Вот и во второй части записок он рассказывает о самом страшном, не меняя спокойной интонации. О том, например, как надо научиться выносить зловонную парашу, как привыкать к смраду тюремного общежития, как ценить глоток воздуха на прогулке, как приспосабливаться к соседям-уголовникам. К чему ему так и не удалось привыкнуть, так это к изощренной матерщине, которая окружала его не в камере, но всегда ждала в кабинете следователя.
Он понял — «маленькие садисты» переняли это из уголовного мира как оружие, как язык, связующий два внешне враждебных лагеря. Переняли, ввели в обиход, освоили в виде орудия пытки. И вот его писательский вывод, данный по размышлении и относящийся уже к другим временам: «…нынче в моде украшать прозу циничными словечками. Это как бы свидетельствует о так называемой раскованности писателя, бесстрашно фиксирующего язык своего современника.

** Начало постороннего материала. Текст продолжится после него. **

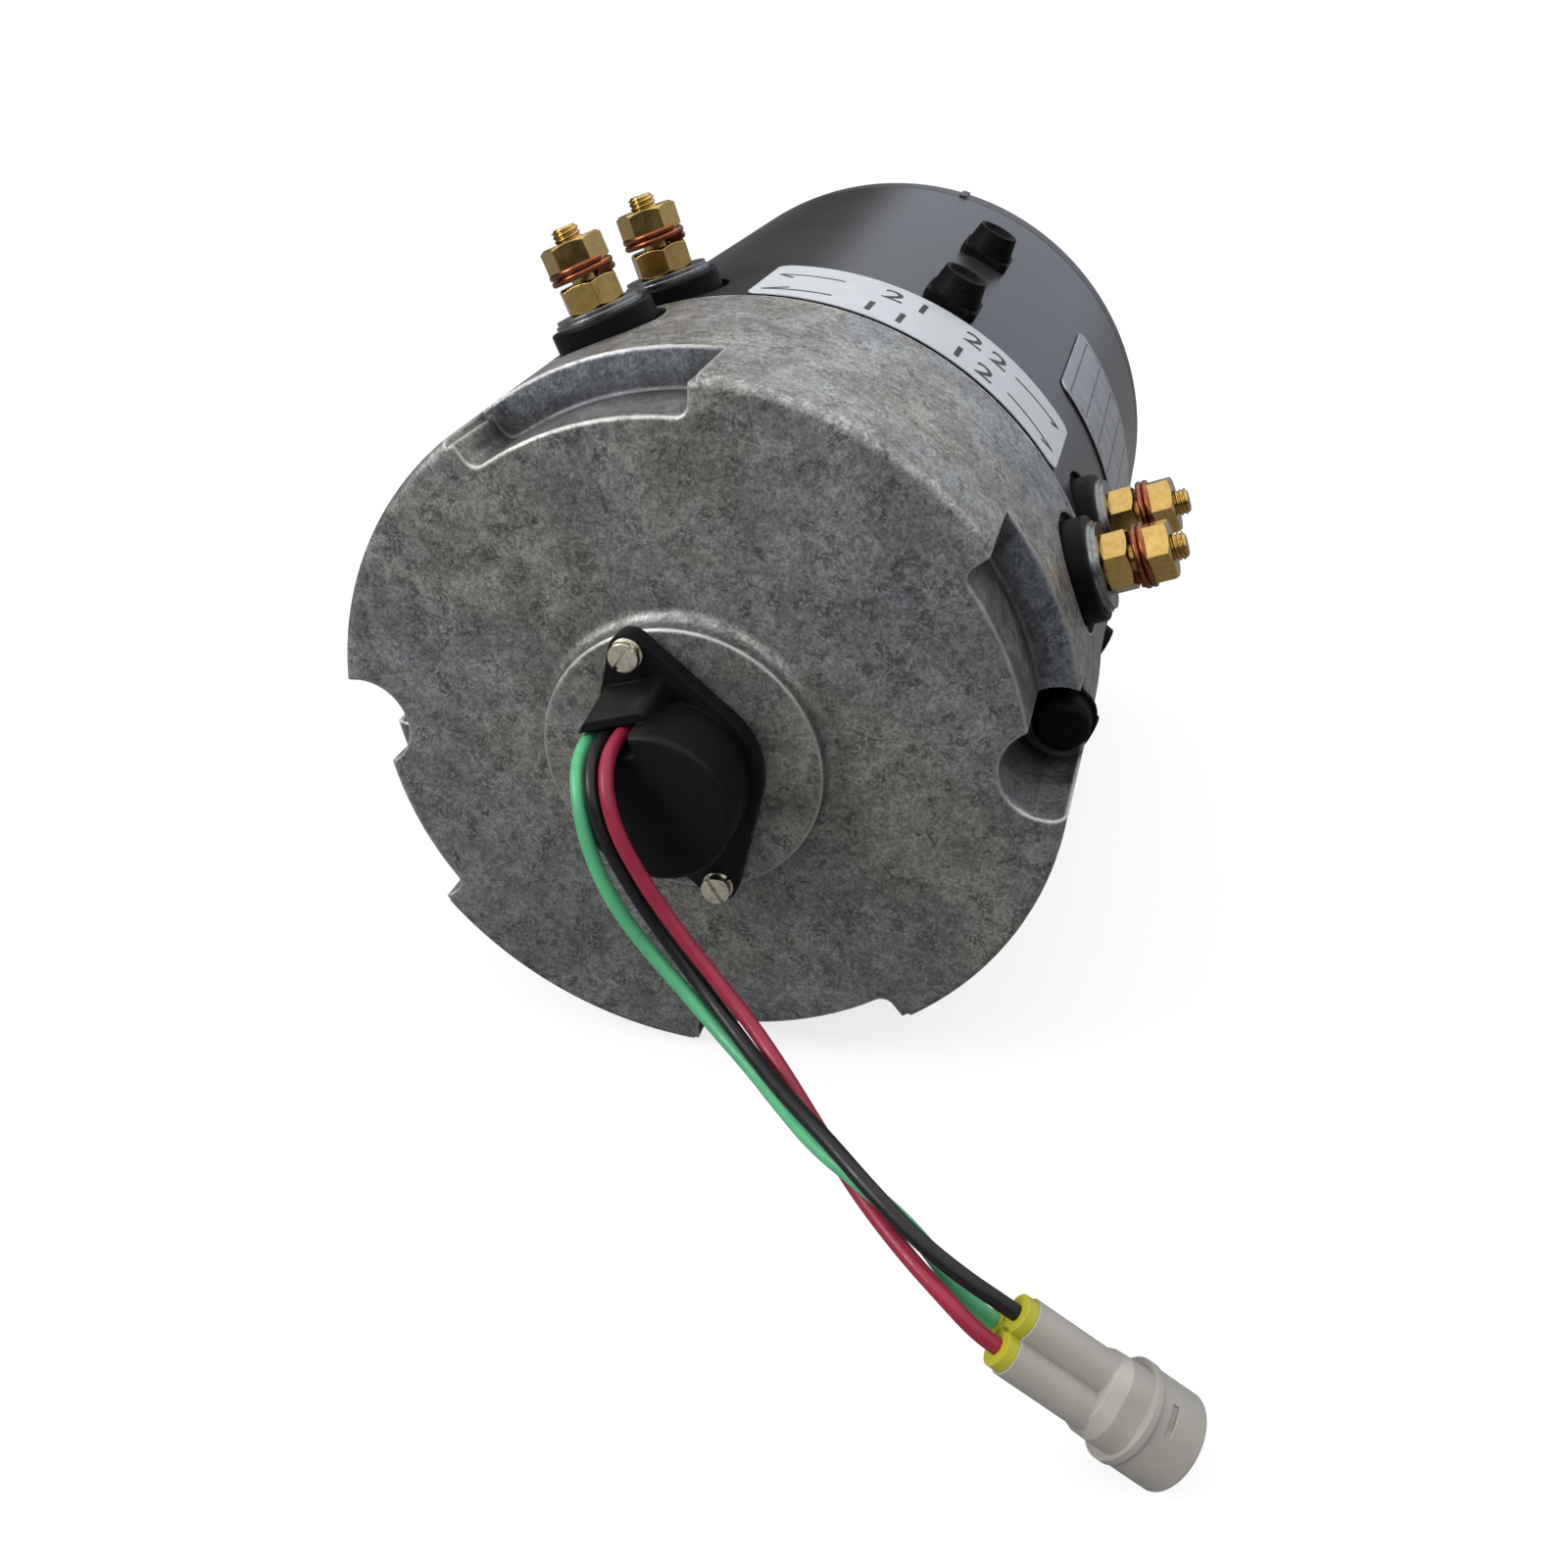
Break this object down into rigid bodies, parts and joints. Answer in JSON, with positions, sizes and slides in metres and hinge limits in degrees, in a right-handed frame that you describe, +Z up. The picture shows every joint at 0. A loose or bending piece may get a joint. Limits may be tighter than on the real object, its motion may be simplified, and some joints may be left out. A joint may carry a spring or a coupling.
{
  "type": "golf cart motor",
  "caption": "Separately excited traction motor with splined armature bore, radial stud terminals, round end bell and a speed sensor on a wired plug.",
  "frame": {"origin": "centre of the drive-end mounting face, on the armature axis", "axes": "-Y along the armature axis to the commutator end, +Z up as the motor lies in the picture, +X to the right seen from the commutator end"},
  "size_m": [0.2104, 0.3402, 0.1913],
  "materials": {
    "yoke_paint": "satin black paint",
    "cast_aluminium": "grey die casting, slightly rough",
    "black_oxide": "black oxide",
    "head_iron": "satin black paint",
    "lamination_steel": "bare electrical steel",
    "copper": "copper",
    "enamel_winding": "varnished winding",
    "tape_winding": "taped and varnished coil",
    "shaft_steel": "machined steel",
    "bearing_steel": "polished steel",
    "zinc_steel": "zinc plated",
    "nickel_steel": "nickel plated",
    "brass": "bright brass",
    "phenolic": "black moulded phenolic",
    "tan_phenolic": "laminated phenolic board",
    "carbon": "carbon graphite",
    "black_plastic": "black moulded plastic",
    "board_green": "circuit board",
    "magnet": "bonded ferrite",
    "nitrile": "black rubber",
    "label_silver": "printed silver film",
    "plate_silver": "anodised sheet",
    "housing_white": "natural nylon",
    "seal_yellow": "silicone rubber",
    "wire_red": "soft insulation",
    "wire_black": "soft insulation",
    "wire_green": "soft insulation"
  },
  "bodies": {
    "motor_frame": {"yoke_tube": "yoke_paint", "commutator_end_bell": "cast_aluminium", "bell_screws": "black_oxide", "drive_end_head": "head_iron", "drive_head_screws": "black_oxide", "pole_shoes": "lamination_steel", "field_coils": "tape_winding", "pole_screws": "black_oxide", "pole_tab_washers": "black_oxide", "bearing_outer_ring": "bearing_steel", "bearing_seals": "nitrile", "bearing_retainer": "shaft_steel", "brush_plate": "tan_phenolic", "brush_plate_screws": "zinc_steel", "brush_boxes": "brass", "terminal_insulators": "phenolic", "terminal_inner_insulators": "phenolic", "terminal_studs": "brass", "terminal_washers": "zinc_steel", "terminal_lower_nuts": "brass", "terminal_spring_washers": "copper", "terminal_upper_nuts": "brass", "marking_label": "label_silver", "rating_plate": "plate_silver", "sensor_body": "black_plastic", "sensor_element": "board_green", "sensor_screws": "nickel_steel", "sensor_washers": "nickel_steel", "connector_housing": "housing_white", "connector_core": "housing_white", "connector_pins": "brass", "connector_wire_seals": "seal_yellow", "lead_red": "wire_red", "lead_black": "wire_black", "lead_green": "wire_green"},
    "armature": {"armature_shaft": "shaft_steel", "spline_bumper": "nitrile", "armature_core": "lamination_steel", "armature_winding": "enamel_winding", "commutator_bars": "copper", "commutator_hub": "phenolic", "speed_magnet": "magnet", "bearing_inner_ring": "bearing_steel"},
    "ball_set": {"bearing_balls": "bearing_steel", "bearing_cage": "brass"},
    "brush_set_1": {"brush_1": "carbon", "brush_spring_1": "shaft_steel"},
    "brush_set_2": {"brush_2": "carbon", "brush_spring_2": "shaft_steel"},
    "brush_set_3": {"brush_3": "carbon", "brush_spring_3": "shaft_steel"},
    "brush_set_4": {"brush_4": "carbon", "brush_spring_4": "shaft_steel"}
  },
  "joints": [
    {"name": "armature_spin", "type": "hinge", "parent": "motor_frame", "child": "armature", "pos_m": [0, -0.12, 0], "axis": [0, -1, 0], "continuous": true},
    {"name": "ball_set_spin", "type": "hinge", "parent": "motor_frame", "child": "ball_set", "pos_m": [0, -0.23, 0], "axis": [0, -1, 0], "continuous": true},
    {"name": "brush_lift_1", "type": "slide", "parent": "motor_frame", "child": "brush_set_1", "axis": [0.4368, 0, 0.8996], "range_m": [0, 0.006]},
    {"name": "brush_lift_2", "type": "slide", "parent": "motor_frame", "child": "brush_set_2", "axis": [0.8996, 0, -0.4368], "range_m": [0, 0.006]},
    {"name": "brush_lift_3", "type": "slide", "parent": "motor_frame", "child": "brush_set_3", "axis": [-0.4368, 0, -0.8996], "range_m": [0, 0.006]},
    {"name": "brush_lift_4", "type": "slide", "parent": "motor_frame", "child": "brush_set_4", "axis": [-0.8996, 0, 0.4368], "range_m": [0, 0.006]}
  ],
  "couplings": [
    {"joint": "ball_set_spin", "follows": "armature_spin", "ratio": 0.4}
  ]
}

Тут, думаю, я мог бы перещеголять многих любителей эдакого городского фольклора, ибо находился едва ли не в центре его лабораторной обработки… Языковедам, надо полагать, придется покопаться и в этой грязи, а меня — увольте».
Для него было слишком понятно, какова разница между сквернословием и свободомыслием, истинным бесстрашием и мнимым.
Пьесой о Грибоедове заинтересовался Московский Художественный театр, к зданию которого не раз приходил Ермолинский, чтобы проводить домой уже больного Михаила Афанасьевича Булгакова. А поставил эту пьесу (уже в другом театре) М. М. Яншин, в то время назначенный руководителем Драматического театра имени Станиславского. Тот самый Лариосик, к которому особую слабость питал автор «Дней Турбиных», но который написал под давлением обстоятельств статью «Поучительная неудача» о булгаковском «Мольере». Они не разговаривали с тех пор и не встречались. Вспоминая обо всем этом, Яншин плакал. А 15 января 1951 года он чуть не пинком вытолкал на поклоны автора «Грибоедова» — тот тайно приехал в Москву, без всяких документов и без приличного костюма. Как кланялся, в чьем пиджаке был — не помнил. Так, парадоксально, сплетались судьбы, имена, поступки.